Un instante de Enrique Santos Castillo
Por: Gustavo Páez Escobar
La verdadera dimensión humana y periodística de Enrique Santos Castillo vino a evidenciarse con motivo de su muerte, ocurrida el pasado 26 de noviembre. Es de los hombres que dejan huella y nunca se olvidan. El país se conmovió con su deceso y le rindió calurosos honores por sus grandes virtudes como periodista, hombre de hogar y ciudadano eminente. Su padre, Enrique Santos Montejo, “Calibán”, lo llevaba de niño a jugar en los talleres de El Tiempo, en compañía de su hermano Hernando, y desde entonces a ambos les nació la fiebre por el periodismo.
Hernando murió en 1999, siendo director de El Tiempo. Y Enrique, jefe de Redacción por espacios de 36 años y editor general durante los últimos 20 años, se había retirado del diario apenas dos meses antes de morir. Muerte plácida, como su vida, según lo cuenta su hijo Juan Manuel, ministro de Hacienda, en bello artículo donde refleja no sólo su sentimiento filial en el duro momento de la despedida, sino la estampa del padre bondadoso y recto que inculcó en los suyos recias lecciones de vida.
Según lo describen quienes estuvieron cerca de él, vivía el periodismo con pasión y vehemencia. Su olfato por la noticia le permitía desentrañar el nervio de cada día, y con esa destreza innata rotulaba las noticias y movía la primera página del diario. Nunca escribió un artículo y ni siquiera un pie de foto, pero era severo para enderezar las notas de los redactores y hacer concisa la redacción. Se le veía llegar al periódico con numerosos papelitos en el bolsillo, en los que había anotado, leyendo la edición del día, los errores descubiertos y las dudas que debía resolver con su grupo de trabajo.
Iniciaba las jornadas diarias como el maestro regañón, casi a la usanza de los viejos tiempos de la férula y el castigo inclemente. Bajo la temperatura de los juicios y los regaños implacables, todos lo temían, pero aprendían la lección. Después, en los corredores o en la cafetería, les echaba el brazo al hombro y era como si nada hubiera sucedido. Para él existieron siempre dos familias: la suya propia y la que se formaba bajo el cobijo del periódico.
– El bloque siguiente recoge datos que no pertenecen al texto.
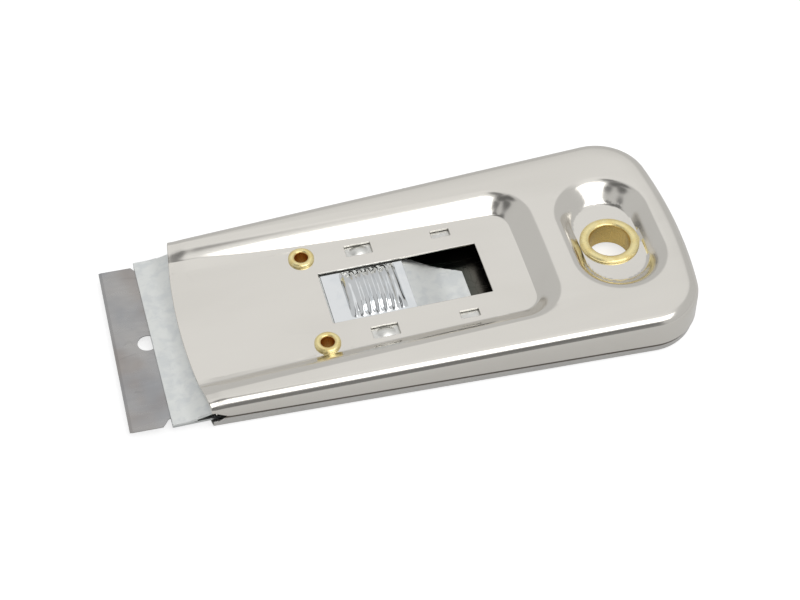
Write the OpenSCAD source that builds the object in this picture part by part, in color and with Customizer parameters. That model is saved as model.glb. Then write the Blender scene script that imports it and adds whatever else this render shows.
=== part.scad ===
// Ceramic hob scraper: two pressed steel shells held together by three brass eyelets,
// with a blade carriage that slides between them under a ribbed thumb grip.
// Lengths along the tool are measured from the blade's edge when the blade is out.

/* [Shell outline] */
// Distance from the blade's edge to the middle of the shell's front edge
front_x = 12.7; // [11:0.1:15]
// Length of the shell from its front edge to its rear end
shell_l = 98.3; // [94:0.1:104]
// Width over the skirts at the front edge
front_w = 42.9; // [42.1:0.1:46]
// Width that the straight sides would reach at the rear end
rear_w = 49.6; // [48:0.1:54]
// Radius of the rear corners seen from above
corner_r = 10.5; // [8:0.5:13]
// Radius of the shallow arc along the rear end
rear_r = 100; // [80:5:200]
// Radius of the bowed front edge
front_r = 119; // [100:1:180]
// Thickness of the sheet steel of both shells
sheet = 0.4; // [0.3:0.05:0.45]

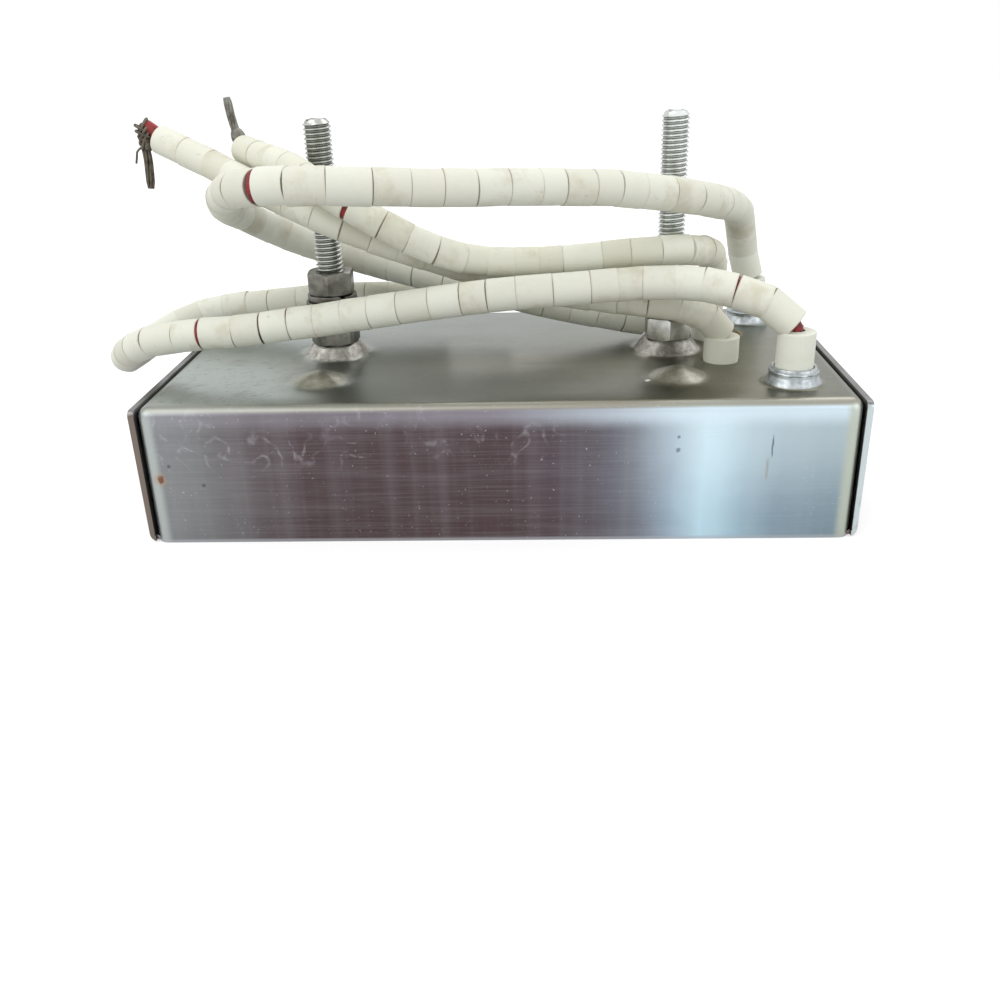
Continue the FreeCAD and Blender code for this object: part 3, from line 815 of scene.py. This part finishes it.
leadDesign = {
    "power_front": {
        "across": 5.8, "wire": 2.5, "seed": 3,
        "finish": "powerBeads", "start": 1.0, "red": {2: 0.2, 17: 0.25, 20: 0.2},
        "dark": {10: 0.15, 18: 0.2, 31: 0.2},
        "beads": [6.0, 5.6, 5.4, 5.1, 5.3, 4.4, 4.7, 6.4, 6.3, 5.1, 4.5, 5.5, 5.7, 5.3, 5.0, 5.2, 4.9,
            5.0, 4.9, 6.2, 4.6, 6.6, 5.2, 5.0] + [5.3] * 7 + [5.1, 4.7, 6.2] + [4.7] * 4 + [5.7] * 2,
        "route": [(50.6, -21.4, 34.1), (50.2, -21.4, 35.2), (48.4, -21, 37.2), (45.4, -20, 38.9),
            (40.9, -18.8, 40.3), (35.6, -17.2, 41.3), (28.3, -15.3, 41.4), (17.8, -15.4, 40.8),
            (5.8, -16.4, 40.2), (-7.1, -16, 39), (-20.5, -14.6, 36.9), (-34.3, -13.5, 34.7),
            (-46.1, -13.9, 33.4), (-56.3, -13.6, 32.8), (-64.5, -11, 31.1), (-70.6, -5.4, 27.5),
            (-74.4, 1.2, 24.1), (-75.7, 7.6, 22.7), (-73, 12.9, 24.6), (-67.9, 16.2, 27.5),
            (-60.8, 17.6, 29.7), (-50.6, 17, 30.8), (-36.6, 15.6, 32.2), (-23.1, 15.2, 32.7),
            (-11.8, 15, 31.8)]},
    "power_rear": {
        "across": 5.9, "wire": 2.5, "seed": 8,
        "finish": "powerBeads", "start": 0.2, "red": {22: 0.3}, "dark": {20: 0.15},
        "beads": [5.4, 5.3, 5.5, 5.4, 5.6, 5.0, 5.0, 5.6, 6.1, 5.9, 4.5, 4.5, 5.3, 4.1, 5.3, 5.3, 5.3,
            5.1, 5.8, 6.9, 5.8, 5.0] + [5.3] * 8 + [4.9, 3.6, 3.4, 3.6, 4.8, 4.8, 3.9, 5.0, 5.2,
            6.2, 6.7, 6.5, 6.5, 5.2, 5.3, 5.4, 4.4],
        "route": [(50.5, 20, 34.1), (50.3, 20, 35.1), (49, 20, 39.3), (47.8, 18, 44.7), (46.5, 14, 48.7),
            (42.7, 5.4, 51.1), (36, -7.4, 53.9), (26.6, -13.8, 56.3), (15.6, -18.6, 57.9),
            (1.5, -24, 58.7), (-12.2, -28.4, 59.5), (-23.9, -31.6, 60.6), (-33.5, -32.6, 60.8),
            (-39.9, -28, 59.9), (-45.5, -15.5, 57.2), (-49.6, -2.4, 53.6), (-49.4, 9.4, 50.1),
            (-42.6, 14, 45.2), (-30.2, 13.2, 41.3), (-17.8, 9.4, 38.7), (-6, 6.8, 36.4),
            (7.6, 6, 33.1), (19.2, 6.6, 30.4), (27.9, 8.2, 28.5)]},
    "probe_front": {
        "across": 5.4, "wire": 2.2, "seed": 5,
        "finish": "probeBeads", "start": 0.3, "red": {}, "dark": {1: 0.2, 20: 0.3},
        "beads": [4.7, 6.2] + [5.2] * 18 + [6.2, 6.0],
        "route": [(40.8, -7.7, 29.6), (40.8, -7.7, 30.7), (38.8, -8, 32.8), (34.9, -8.8, 34.7),
            (31, -9.5, 36.1), (24.6, -8.8, 36.4), (16.8, -6.7, 37), (7.5, -4.4, 38.2),
            (-3.2, -4.2, 41.4), (-12.2, -5.5, 44.4), (-21.1, -7.7, 48), (-30.1, -8.4, 51.7),
            (-38.9, -6.4, 55.7), (-48.5, 1.8, 58.4), (-56.4, 6.3, 61.5), (-64.4, 9.2, 64.8)]},
    "probe_rear": {
        "across": 5.3, "wire": 2.2, "seed": 11,
        "finish": "probeBeads", "start": 0.3, "red": {17: 0.3},
        "dark": {9: 0.25, 14: 0.22, 16: 0.25, 22: 0.3},
        "beads": [5.4, 5.3, 5.4, 5.4, 5.3, 5.0, 5.1, 5.0, 7.1, 4.3, 4.2, 4.8, 4.2, 5.3, 5.1, 5.1, 6.3,
            4.9, 4.9, 4.9, 4.9, 6.9, 6.3],
        "route": [(40.8, 7.7, 29.6), (40.8, 7.7, 35.9), (40.7, 4.6, 41.2), (38.4, -2.2, 43.9),
            (34.2, -8, 45.4), (27.3, -9.4, 45.4), (18.3, -8.8, 44.5), (7.6, -9.1, 43.7),
            (-2.9, -10, 44.1), (-10.6, -12, 46.6), (-19.6, -13.3, 51.5), (-28.1, -12.5, 56.7),
            (-35.5, -7.4, 60.8), (-43.1, 2.8, 61.6), (-47.6, 8, 62.4)]},
}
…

El rigor militar le venía de su adhesión, en sus épocas juveniles, a las figuras guerreras de Mussolini y de Franco, aunque detestaba las crueldades de Hitler. Un día quiso ingresar a las huestes que luchaban por Franco, pero su tío Eduardo, dueño del periódico, se lo impidió. De todas maneras, sus ideas fueron siempre de extrema derecha. Pero era un ser paternalista y bonachón. Tenía aptitud política, pero detestaba el poder. Sin embargo, lo ejercía en la sombra, pues su relación con presidentes, ministros y congresistas significaba un superpoder.
Sólo una vez tuve ocasión de conversar con él. Lo conocía de lejos, y nunca había llegado el momento de tratarlo. Esto sucedió en 1989, en la última visita de la poetisa Laura Victoria al país. Ella me pidió que la acompañara, junto con su hija Beatriz (Alicia Caro, en el cine mejicano), a una entrevista con el director del periódico. Laura Victoria, cuyos nexos con El Tiempo y la familia Santos vienen de vieja data, deseaba dicho encuentro después de largos años de ausencia de Colombia.
Hernando Santos salió de su despacho y se disculpó por no podernos recibir de inmediato, sino media hora después, mientras atendía a unos visitantes extranjeros. Acto seguido se presentó su hermano Enrique, advertido sin duda de la presencia de Laura Victoria. Conocí entonces al personaje, al que fui presentado como columnista de El Espectador y paisano suyo boyacense. Me saludó de abrazo, como si fuéramos viejos amigos, y me manifestó con sonrisa bromista: “Excelente por lo boyacense, pero tengo que cuidarme de la competencia”.
Fueron momentos de efusión y gracia, veloces instantes de amistad y sencillez, donde quedó retratado el carácter caballeroso que lo distinguía. Me llevó a pasear por los alrededores de su oficina, mientras Laura Victoria y su hija se quedaron conversando con Roberto García-Peña, director emérito del periódico, y en el recorrido les hacía gracejos a quienes lo saludaban con familiaridad. Su exquisito don de gentes, mezclado de alegría y amabilidad, era su característica constante. Así lo recuerdo. Así lo recuerdan quienes vivieron cerca de su mundo cotidiano o compartieron el calor del hogar.
El Espectador, Bogotá, 6 de diciembre de 2001.